Unfortunately when we compare “Rows (Estim)” and “Rows (Actual)” for the operation we see that the Merge Join Cartesian produced 1,000 rows – so the partition tablescan was going to happen 1,000 times (which we can confirm from the “Execs” column of operation 14). As a first step, then, we need to ensure that the optimizer gets a better estimate of the number of rows produced by the Cartesian join. So lets look at its child operations.
- Operation 9 (Table Access of REF1) is predicted to return one row – with “Rows (actual)” = 1.
- Operation 11 (Buffer Sort of data from STAGE1) is predicted to return 84 rows – with “Rows (actual)” = 1,000
Since the number of rows produced by a Cartesian join should be the product of the number of rows of the two inputs this tells us that the optimizer’s estimate of the number of rows from REF1 has been rounded up to 1 from a very small fraction (less than 1/84). If we can correct this then we may get Oracle to change the awful nested loop to an acceptable hash join.

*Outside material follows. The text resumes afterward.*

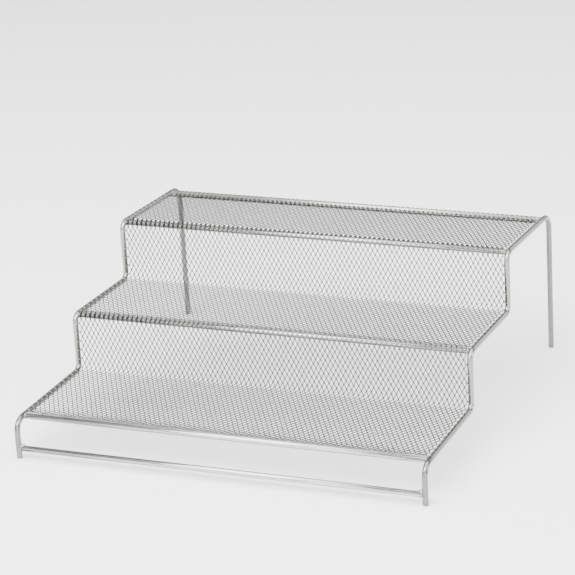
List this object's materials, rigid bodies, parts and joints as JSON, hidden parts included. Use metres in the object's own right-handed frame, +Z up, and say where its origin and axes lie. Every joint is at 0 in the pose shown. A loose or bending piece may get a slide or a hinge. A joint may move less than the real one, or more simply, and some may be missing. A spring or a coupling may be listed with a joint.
{
  "type": "tiered shelf riser",
  "caption": "Free-standing stepped shelf riser for jars: bent wire side frames and cross wires carry a folded sheet of expanded metal mesh as its treads and risers.",
  "frame": {"origin": "on the floor, under the middle of the footprint", "axes": "+X to the right seen from the front, +Y from the low front tread to the high rear one, +Z up"},
  "size_m": [0.2794, 0.2714, 0.1047],
  "materials": {
    "frame_wire": "satin silver on round steel wire",
    "mesh": "satin silver on expanded steel mesh"
  },
  "bodies": {
    "root": {"left_side_wire": "frame_wire", "right_side_wire": "frame_wire", "lower_front_rail": "frame_wire", "front_edge_wire": "frame_wire", "middle_nose_wire": "frame_wire", "top_nose_wire": "frame_wire", "rear_edge_wire": "frame_wire", "mesh_deck": "mesh"}
  },
  "joints": []
}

Wven if we can’t fix this mis-estimate we may be able to do something that improves the estimate for STAGE1 to something sufficienlty large that it will trigger the switch to a hash join. So let’s look at the predicates for these two tables.
REF1 predicates
9 - filter("REF1"."EDATE">=TRUNC(SYSDATE@!)) 10 - access("REF1"."PUSER"='XXX' AND "REF1"."NAME"='CODE' AND "REF1"."SDATE"<=TRUNC(SYSDATE@!))
The index range scan is based on an access predicate (with no filter predicate), so it looks like there’s a nearly perfect three-column index on REF1, but the optimizer can’t use the number of distinct keys in the index to get a good estimate of cardinality because one of the predicates is range-based. So the arithmetic will look at the three predicates separately and multiply up their selectivities. (It’s possible, of course, that this might be the first three columns of a 4, or more, column index.)
It’s a reasonable guess that the number of distinct combinations of (puser, name) will be much smaller than num_distinct(puser) * num_distinct(name) – so one strategy that might help increase the table’s cardinality estimate is to create extended statistics on the column group (puser, name).
Another reasonable guess is that the number of distinct values for the two columns is (relatively) small, with some skew to the distribution (name = ‘CODE’ looks particularly susceptible to being a commonly occurring value) – so perhaps we need a histogram on one or both of the columns (which would then require a histogram to be created on the column group as well if we wanted the optimizer to use the column group). We’d also have to make sure that the queried values didn’t fall outside the known low/high values for the columns if we wanted the column group to be used.
STAGE1 Predicates
13 - access("STAGE"."NAME"='XXX' AND "STAGE"."STAT"='I')
This is the access(-only) predicate for the index stage_idx1, and there are no filter predicates when we reach the table. So stage_idx1 might be a two-column index on the table that we are using completely, or it may be an index with more columns that we are using only incompletely. We can see that the cardinality estimate is out by a factor of 12 (84 predicted, 1,000 actual) so if this is the complete index (which would allow Oracle to use the distinct_keys value to estimate cardinality) there must be an uneven data distribution in the values; but if this is just the first two columns of a longer index then we might benefit from extended stats (viz: another column group) on this pair of columns.
Again, even if we create a column group, or take automatic advantage of the distinct_keys figure, the predicate STAT=’I’ (is that state, status?) looks a little dangerous – status columns tend to have a small number of distinct values with a signficant skew to the distribution of values – so we may want to create a histogram on the STAT column, which would then require us to create a histogram on the column group if we also wanted the column group stats to have an effect.
What Happened Next?
I made the suggestions about column groups and histogram to the OP – without the level of detail that I’ve given in the explanations above – and got the following response:
You are spot on.
There does exists frequency histogram on column NAME(having 14 distinct value) and STAT(having 7 distinct values) of table STAGE. Also there already exists a frequency histogram on column PUSER and height balanced histogram on column NAME of table REF1. But still they were not helping the existing query.
By creating a column group on both on ref1 (puser, name) and stage(name, stat) with histogram for both i.e. ‘FOR COLUMNS SIZE 254’. The merge Cartesian removed automatically from the path by optimizer and its doing a hash join now with TAB1 finishing the query in quick time.
Summary
When the cardinality (rows) estimate for an operation drops to one (which might mean much less than one and rounded up) then all hell can break loose and the choice of parent operation – and its cardinality estimate – might be insanely stupid, leading to a catastrophically poor execution plan.
Very low cardinality estimates are often the result of multiplying individual column selectivities to produce an estimated selectivity that is unrealistic (much too small) when compared with the actual number of distinct combinations that exist in the table. In such cases creating a column group, (possibly with a histogram) may be all you need to do to get a better cardinality estimate and a vastly improved execution plan.